Die neue Mikrospritzgießanlage der Firma Wittmann Battenfeld ist in ihrem Gesamtsystem mit einem Handling- und Kamerasystem ausgestattet, das in die Maschinensteuerung mit eingebunden ist. "Im Vergleich zu den konkurrierenden Anlagen besitzt das Microsystem 50 ein hoch präzises Einspritzsystem für Kleinstmengen. Ein wesentlicher Grund für diese hohe Genauigkeit, sowohl in der Einspritzphase als auch in der Nachdruckphase, ist, dass der Einspritzkolben über eine Kurvenscheibe angesteuert wird. Dadurch kann eine homogenisierte und entgaste Aufbereitung der Schmelze sichergestellt werden", sagt Georg Tinschert, Geschäftsführer der Firma Wittmann Battenfeld.
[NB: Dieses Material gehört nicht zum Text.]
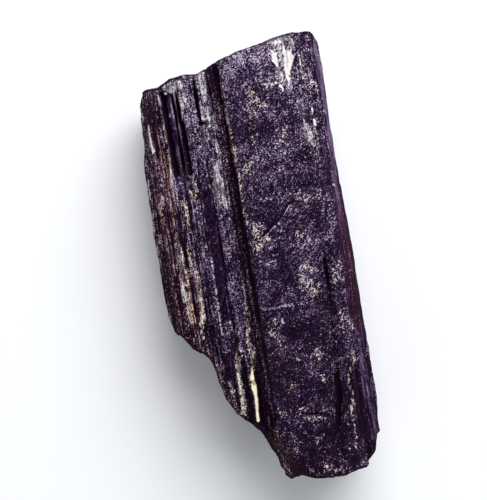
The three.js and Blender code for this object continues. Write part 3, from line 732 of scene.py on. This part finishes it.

"Mit der Neuanschaffung des Mikro-Spritzgießsystems erweitert die Professur SLK nicht nur ihre Anlagentechnik für Mikrobauteile, sondern sie etabliert eine zukunftsträchtige Technologie für die Kunststoffverarbeitung der derzeit stark fortschreitenden Mikrosystemtechnik. Hiermit lassen sich sowohl neue innovative Forschungsfelder in der Mikrotechnologie erschließen, als auch die kleinen und mittelständigen Unternehmen aus der Region bei der Einführung neuer wirtschaftlicher Technologien unterstützen", freut sich Prof. Kroll. Dies sei vor allem im Hinblick auf die besonderen Rahmenbedingungen im Freistaat Sachsen und in der Region Chemnitz von großer Bedeutung. So sind in Sachsen bisher keine universitären Forschungseinrichtungen für die Spritzgießtechnologie vorhanden. Insbesondere im Raum Chemnitz hat sich jedoch eine große Anzahl von Spritzgießunternehmen als Zulieferer der neuen Produktionswerke von BMW, Porsche und VW angesiedelt. Die bereits etablierten kunststoffverarbeitenden Unternehmen in der Region besitzen in der Regel keine eigene Abteilung für Forschung und Entwicklung und sind auf eine universitäre Zusammenarbeit angewiesen. "Der Aufbau des neuen Technoparks Chemnitz Smart Systems Campus, in unmittelbarer Nähe der SLK-Fertigungseinrichtung, beabsichtigt auf dem Gebiet der Mikrosystemtechnik als Zukunftsbranche Deutschlands die regionale Industrie zu stärken und benötigt wissenschaftliche Unterstützung auf dem Gebiet der Mikro-Kunststoffverarbeitung", erläutert Kroll.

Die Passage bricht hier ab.